Raum, Judge:We encountered considerable difficulty in this case by reason of the lack of clarity as to the precise nature of petitioners’ claim and the vagueness of the evidence. Our repeated efforts, in the interests of justice, to obtain clarification at the trial, were only partly successful.
At the outset, it must be remembered that petitioners’ returns claimed a deduction in the amount of $36,670.89 as “Loss on Forfeiture of Interest Upon Withdrawal From Partnership — II & L Construction Company.” But the evidence nowhere could support any finding that Hensley forfeited an interest in or withdrew from the partnership. Indeed the evidence shows that the partnership owned certain depreciable assets as well as accounts receivable in addition to the Canyon View stock, and that the transaction relied upon as generating the deductible loss was merely an assignment by Hensley of his partnership interest in the Canyon View stock in consideration of the payment of the partnership’s obligation to the bank. There was no “forfeiture” nor is there any evidence that he withdrew from the partnership. Any deduction based upon “forfeiture” must be disapproved upon this record.
However, the Government does recognize that Hensley sustained a loss in the amount of $34,825.04 upon disposition of his partnership interest in the stock. That amount appears to have been computed as follows: The cost of the stock to the partnership was $104,332.09, of which $52,166.05 represented Hensley’s one-half. From his supposed basis of $52,166.05 there was subtracted his one-half of the bank indebtedness ($34,682.02) paid off, namely, $17,341.01, representing in substance the “sales price” of his interest, thus leaving a net loss of $34,825.04. An oral stipulation made at the trial fixes the amount of the claimed loss at that amount.
Section 117 (a) (1) of the Internal Eevenue Code of 1939 defines “capital assets” as “property held by the taxpayer (whether or not connected with his trade or business)” with certain exceptions, one of which is “property held by the taxpayer primarily for sale to customers in the ordinary course of his trade or business.” The Commissioner’s position is that Hensley’s partnership interest in the Canyon View stock was a capital asset within section 117 (a) (1) and that the loss sustained upon the sale is deductible only in accordance with the limitations set forth in section 117 (d) (2) with respect to such assets.
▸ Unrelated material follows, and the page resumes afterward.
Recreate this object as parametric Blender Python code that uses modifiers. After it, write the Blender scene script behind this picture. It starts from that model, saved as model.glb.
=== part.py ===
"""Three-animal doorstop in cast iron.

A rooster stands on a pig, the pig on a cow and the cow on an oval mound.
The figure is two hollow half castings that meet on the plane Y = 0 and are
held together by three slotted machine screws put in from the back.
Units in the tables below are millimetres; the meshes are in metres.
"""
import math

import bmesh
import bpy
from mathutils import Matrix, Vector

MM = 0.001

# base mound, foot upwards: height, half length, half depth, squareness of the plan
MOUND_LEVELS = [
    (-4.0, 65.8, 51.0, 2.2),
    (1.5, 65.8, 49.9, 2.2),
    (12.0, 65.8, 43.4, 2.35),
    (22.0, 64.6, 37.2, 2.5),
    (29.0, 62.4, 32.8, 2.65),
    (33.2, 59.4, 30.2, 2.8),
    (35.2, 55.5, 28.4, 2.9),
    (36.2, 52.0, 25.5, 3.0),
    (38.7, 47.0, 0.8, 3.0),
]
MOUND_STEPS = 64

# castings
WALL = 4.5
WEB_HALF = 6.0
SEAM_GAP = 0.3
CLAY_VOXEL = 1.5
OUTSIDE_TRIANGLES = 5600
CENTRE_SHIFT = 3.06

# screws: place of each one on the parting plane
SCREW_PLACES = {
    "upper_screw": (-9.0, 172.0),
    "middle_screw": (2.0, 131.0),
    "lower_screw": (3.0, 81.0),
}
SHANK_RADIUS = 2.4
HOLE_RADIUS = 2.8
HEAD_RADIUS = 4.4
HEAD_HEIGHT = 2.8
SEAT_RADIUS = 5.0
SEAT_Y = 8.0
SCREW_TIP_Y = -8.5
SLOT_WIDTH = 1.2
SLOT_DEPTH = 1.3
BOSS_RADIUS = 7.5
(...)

Petitioners, on the other hand, contend that the loss was not a capital loss, and that it is deductible in full as an ordinary loss or as an ordinary and necessary expense incurred in carrying on his trade or business.
Reading the statute literally, Hensley’s partnership interest in the Canyon View stock certainly falls within the statutory definition of capital assets, and does not qualify for any of the exceptions spelled out in the various subparagraphs of section 117 (a) (1). Petitioners do not argue that any of those subparagraphs other than (A) is applicable,1 and they concede on brief that the only clause in (A) upon which they rely is the one relating to “property held by the taxpayer primarily for sale to customers in the ordinary course of his trade or business.”
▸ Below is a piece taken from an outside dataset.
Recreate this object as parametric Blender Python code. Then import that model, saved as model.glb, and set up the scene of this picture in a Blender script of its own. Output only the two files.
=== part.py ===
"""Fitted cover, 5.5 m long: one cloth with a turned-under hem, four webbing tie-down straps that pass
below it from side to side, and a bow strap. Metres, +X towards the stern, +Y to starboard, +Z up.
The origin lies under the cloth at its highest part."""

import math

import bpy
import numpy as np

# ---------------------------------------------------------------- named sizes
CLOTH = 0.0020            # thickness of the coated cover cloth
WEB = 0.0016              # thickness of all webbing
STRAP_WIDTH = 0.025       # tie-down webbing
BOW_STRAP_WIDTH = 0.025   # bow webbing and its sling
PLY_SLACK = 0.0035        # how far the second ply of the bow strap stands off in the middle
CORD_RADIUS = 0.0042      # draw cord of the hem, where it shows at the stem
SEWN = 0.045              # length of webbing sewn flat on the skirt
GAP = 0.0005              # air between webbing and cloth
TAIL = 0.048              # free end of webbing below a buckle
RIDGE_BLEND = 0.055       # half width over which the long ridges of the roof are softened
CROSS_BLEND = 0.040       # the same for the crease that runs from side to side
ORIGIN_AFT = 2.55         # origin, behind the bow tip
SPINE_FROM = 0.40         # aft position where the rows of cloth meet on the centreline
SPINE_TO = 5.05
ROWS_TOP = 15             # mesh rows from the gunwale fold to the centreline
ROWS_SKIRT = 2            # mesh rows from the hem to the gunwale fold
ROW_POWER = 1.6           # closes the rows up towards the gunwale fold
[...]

The quoted language plainly does not appear to cover Hensley’s partnership interest in the Canyon View stock. That interest was not held by him primarily for sale to customers in the ordinary course of his trade or business, and the attempt to bring it within the exclusionary clause of (A) would stretch the statutory language beyond the breaking point.
Petitioners undertake to support their position by referring to three cases: Gilbert v. Commissioner, 56 F. 2d 361 (C. A. 1); Harry Dunitz, 7 T. C. 672, affirmed 167 F. 2d 223 (C. A. 6); and Edwards v. Hogg, 214 F. 2d 640 (C. A. 5). In these cases the courts held that bonds or shares of stock were not capital assets, the sale of which gave rise to capital gain or capital loss, because they constituted property held primarily for sale by the taxpayers in the ordinary course of their trade or business. They involved instances where stock received by a partnership in lieu of cash for services rendered in the construction of an apartment house was held by it for resale (Gilbert v. Commissioner); where the purchase and sale of mortgage bonds was regarded as an essential part of the business of taxpayers (Harry Dunitz); and where a partnership engaged in the wholesale whisky business was required to purchase stock in order to acquire whisky for sale to its customers (Edwards v. Hogg).
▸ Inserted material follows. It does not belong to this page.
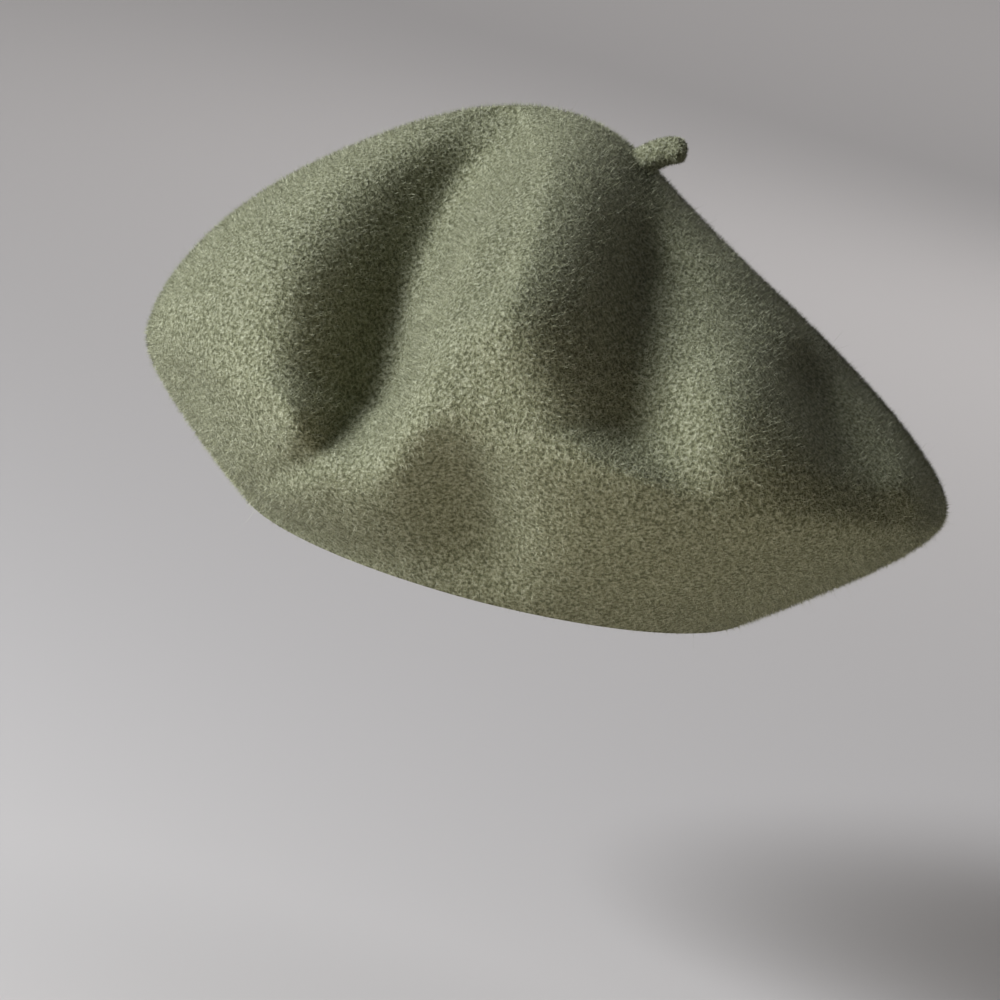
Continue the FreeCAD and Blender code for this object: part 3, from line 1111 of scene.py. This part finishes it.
def ringPoints(turns, radius, height):
    centres = [(radius * math.cos(t), radius * math.sin(t), height) for t in turns]
    directions = [(-math.sin(t), math.cos(t), 0) for t in turns]
    return centres, directions


hemLow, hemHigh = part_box("hem_stitches")
threadRadius = hemHigh.x - stitchLook["hemInset"]  # how far out from the opening's middle the threads lie
threadThickness = (hemHigh.z - hemLow.z) * stitchLook["plumpness"]


def makeHemStitches(look):
    turns = [2 * math.pi * (k + 0.5) / look["hemCount"] for k in range(look["hemCount"])]
    centres, directions = ringPoints(turns, threadRadius, (hemLow.z + hemHigh.z) / 2)
    addStitches("hemStitches", "hem_stitches", centres, directions, look["hemLength"], threadThickness)


def makeJoinStitches(look):
    low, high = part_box("band_join_stitches")
    side = high.x - threadThickness / 2
    pitch = (high.z - low.z) / look["joinSteps"]
    centres = [(x, math.sqrt(threadRadius**2 - x * x), low.z + pitch * (k + look["joinStart"]))
               for x in (-side, side) for k in range(look["joinCount"])]
    addStitches("bandJoinStitches", "band_join_stitches", centres, [(0, 0, 1)] * len(centres),
                pitch * look["joinLength"], threadThickness)


def makeLabelStitches(look):
    turn, height = turnOf("care_label_stitches")
    step = math.radians(look["labelStep"])
    turns = [turn + step * (k - (look["labelCount"] - 1) / 2) for k in range(look["labelCount"])]
    centres, directions = ringPoints(turns, threadRadius, height)
    addStitches("careLabelStitches", "care_label_stitches", centres, directions,
                look["labelLength"], threadThickness)


def makeRootStitches(look):
    crownUp = turnedBy(felt["topTilt"])
    top = np.array((felt["topOffset"], 0, felt["topHeight"]))
    under = top - crownUp * (felt["thickness"] + look["rootGap"])
    side = np.array((crownUp[2], 0, -crownUp[0]))
    across = np.array((0, 1, 0))
    spokes = [side * math.cos(t) + across * math.sin(t) for t in ringTurns(look["rootCount"])]
    centres = [under + spoke * look["rootOut"] for spoke in spokes]
    addStitches("stalkRootStitches", "stalk_root_stitches", centres, spokes,
                look["rootLength"], look["rootThickness"])


makeHemStitches(stitchLook)
makeJoinStitches(stitchLook)
makeLabelStitches(stitchLook)
makeRootStitches(stitchLook)
print("stitches ready")


print("all pieces made")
The facts of the instant proceeding are sharply distinguishable from those in the foregoing cases. Hensley did not sustain a loss from the sale of stock of Canyon View. That stock was owned by the partnership which purchased it and carried it on its balance sheet as an investment. The stock was a capital asset of the partnership even though it was purchased with the object of obtaining the job of constructing the apartment project and deriving profit therefrom. Exposition Souvenir Corporation v. Commissioner, 163 F. 2d 283 (C. A. 2). Hensley’s partnership interest in the stock was also a capital asset as defined in section 117 (a) (1), inasmuch as it was property held by him and did not fall within the classes of property specifically excluded. Cf. Commissioner v. Shapiro, 125 F. 2d 532 (C. A. 6); Commissioner v. Smith, 173 F. 2d 470 (C. A. 5), certiorari denied, 338 U. S. 818. Petitioners have not proved that it was not held by Hensley for more than 6 months. In the circumstances we hold that the respondent did not err in his determination that the loss sustained upon the sale of the partnership interest was a long-term capital loss as defined in section 117 (a) (5) of the Internal Revenue Code of 1939 which was deductible only to the extent provided in section 117 (d) (2).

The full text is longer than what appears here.